Au cours des deux guerres mondiales, le Canada a arraché à leur foyer, privé de leurs libertés et interné de force dans des camps d’internement partout au pays des milliers de personnes immigrantes et leurs enfants ayant vu le jour au Canada. Ce traitement touche entre autres les communautés allemandes, italiennes, japonaises et ukrainiennes, des personnes réfugiées juives, des socialistes et même des gens invoquant leur objection de conscience.

Par sa plus récente émission de timbre, Postes Canada souhaite mettre en lumière ce sombre chapitre de notre histoire, alors que le gouvernement canadien a non seulement interné des milliers de personnes, mais en a aussi contraint des dizaines de milliers d’autres à s’inscrire auprès des autorités et à s’y présenter régulièrement au nom de la sécurité nationale. Le timbre vise à sensibiliser la population à ce pan d’histoire et à rendre hommage à la résilience des gens dont la vie a été profondément secouée par ce déplacement et cette séquestration forcés.

« C’est une histoire complexe, parfois trouble et difficile à comprendre, faite d’arrestations, de déplacements et d’internements, écrivent Rhonda L. Hinther et Jim Mochoruk dans Civilian Internment in Canada: Histories and Legacies. Elle s’est déroulée – et se poursuit – en temps de guerre et de paix, ayant touché des gens issus de communautés ethnoculturelles et d’horizons politiques très variés. »

Première Guerre mondiale

Le 15 août 1914, au cours du premier mois de la Première Guerre mondiale, le gouvernement publie une proclamation permettant l’arrêt et la détention des personnes immigrantes d’ascendance allemande ou austro-hongroise en cas de « motifs raisonnables » de soupçonner qu’elles se livrent à « l’espionnage ou à des actes hostiles, ou donnent ou tentent de donner de l’information à l’ennemi, ou aident ou tentent d’aider l’ennemi. »

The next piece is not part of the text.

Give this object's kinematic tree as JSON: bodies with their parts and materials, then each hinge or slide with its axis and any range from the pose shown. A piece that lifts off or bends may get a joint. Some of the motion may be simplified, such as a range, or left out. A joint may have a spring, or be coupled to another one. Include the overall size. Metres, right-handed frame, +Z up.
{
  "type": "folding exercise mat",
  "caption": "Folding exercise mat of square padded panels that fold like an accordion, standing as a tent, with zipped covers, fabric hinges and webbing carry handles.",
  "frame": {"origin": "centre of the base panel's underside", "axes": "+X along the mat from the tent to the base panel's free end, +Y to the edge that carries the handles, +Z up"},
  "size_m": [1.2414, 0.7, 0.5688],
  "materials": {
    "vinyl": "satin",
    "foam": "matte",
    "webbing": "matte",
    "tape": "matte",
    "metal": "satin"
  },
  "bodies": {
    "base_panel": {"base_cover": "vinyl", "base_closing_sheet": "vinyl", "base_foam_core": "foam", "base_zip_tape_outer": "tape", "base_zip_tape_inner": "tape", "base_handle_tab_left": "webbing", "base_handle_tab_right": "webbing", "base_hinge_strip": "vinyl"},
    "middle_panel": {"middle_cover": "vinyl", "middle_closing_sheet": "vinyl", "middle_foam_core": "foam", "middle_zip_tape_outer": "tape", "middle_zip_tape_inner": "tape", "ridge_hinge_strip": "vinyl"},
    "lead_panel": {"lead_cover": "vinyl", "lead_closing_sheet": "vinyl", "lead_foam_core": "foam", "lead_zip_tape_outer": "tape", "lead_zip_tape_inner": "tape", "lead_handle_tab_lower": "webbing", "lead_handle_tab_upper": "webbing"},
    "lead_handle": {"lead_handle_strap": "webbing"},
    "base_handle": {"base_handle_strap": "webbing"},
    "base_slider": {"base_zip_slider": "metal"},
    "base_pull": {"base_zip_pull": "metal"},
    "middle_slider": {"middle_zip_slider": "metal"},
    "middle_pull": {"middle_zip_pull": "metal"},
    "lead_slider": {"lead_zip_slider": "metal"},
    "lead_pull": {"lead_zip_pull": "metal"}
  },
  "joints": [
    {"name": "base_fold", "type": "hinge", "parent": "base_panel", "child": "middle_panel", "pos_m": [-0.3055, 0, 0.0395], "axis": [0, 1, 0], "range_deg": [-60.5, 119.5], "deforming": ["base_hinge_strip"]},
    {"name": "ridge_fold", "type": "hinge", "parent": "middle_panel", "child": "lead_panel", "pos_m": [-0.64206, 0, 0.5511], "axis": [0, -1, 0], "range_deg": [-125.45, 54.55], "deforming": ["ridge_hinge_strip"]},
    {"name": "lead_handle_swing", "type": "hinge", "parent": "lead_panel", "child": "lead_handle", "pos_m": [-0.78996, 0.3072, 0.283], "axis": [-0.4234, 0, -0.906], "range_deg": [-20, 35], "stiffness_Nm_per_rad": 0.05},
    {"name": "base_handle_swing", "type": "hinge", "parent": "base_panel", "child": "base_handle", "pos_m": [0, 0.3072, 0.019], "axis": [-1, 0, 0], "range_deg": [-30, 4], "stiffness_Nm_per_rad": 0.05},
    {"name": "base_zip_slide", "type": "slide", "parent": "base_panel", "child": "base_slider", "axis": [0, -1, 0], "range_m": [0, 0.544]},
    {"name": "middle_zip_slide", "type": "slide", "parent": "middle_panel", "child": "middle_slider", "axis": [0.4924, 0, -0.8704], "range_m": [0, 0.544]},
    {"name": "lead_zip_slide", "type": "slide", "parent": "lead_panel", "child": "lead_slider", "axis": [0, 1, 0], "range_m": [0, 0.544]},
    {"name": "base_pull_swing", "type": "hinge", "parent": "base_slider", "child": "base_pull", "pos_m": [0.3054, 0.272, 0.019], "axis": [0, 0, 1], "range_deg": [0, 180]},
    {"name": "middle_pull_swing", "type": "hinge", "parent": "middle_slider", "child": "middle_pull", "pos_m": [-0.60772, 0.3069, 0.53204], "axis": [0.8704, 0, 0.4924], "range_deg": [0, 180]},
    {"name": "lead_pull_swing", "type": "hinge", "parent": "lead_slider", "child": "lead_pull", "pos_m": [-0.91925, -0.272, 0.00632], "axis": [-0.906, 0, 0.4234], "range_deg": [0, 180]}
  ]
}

Une semaine plus tard, le Parlement adopte la Loi sur les mesures de guerre, qui donne au Cabinet des pouvoirs énormes, dont celui de suspendre les libertés civiles, comme le droit à un procès équitable avant la détention.

Les documents officiels indiquent que plus de 8 500 hommes sont détenus dans des camps d’internement et des centres de réception partout au Canada pendant cette période. Ces hommes viennent notamment :

  • de l’Empire austro-hongrois, dont plus de 5 000 Ukrainiens, mais aussi des Croates, des Tchèques, des Hongrois, des Juifs, des Polonais, des Roumains, des Serbes, des Slovaques et des Slovènes;
  • de l’Empire ottoman, dont des Arméniens et des Turcs;
  • de l’Empire allemand;
  • de la Bulgarie.

Aussi, 81 femmes et 156 enfants se joignent volontairement à des hommes de leur famille qui se font interner. Des gens sans-abri ou sans emploi, des personnes invoquant leur objection de conscience et des membres de groupes politiques proscrits (principalement des socialistes) sont également détenus dans des camps.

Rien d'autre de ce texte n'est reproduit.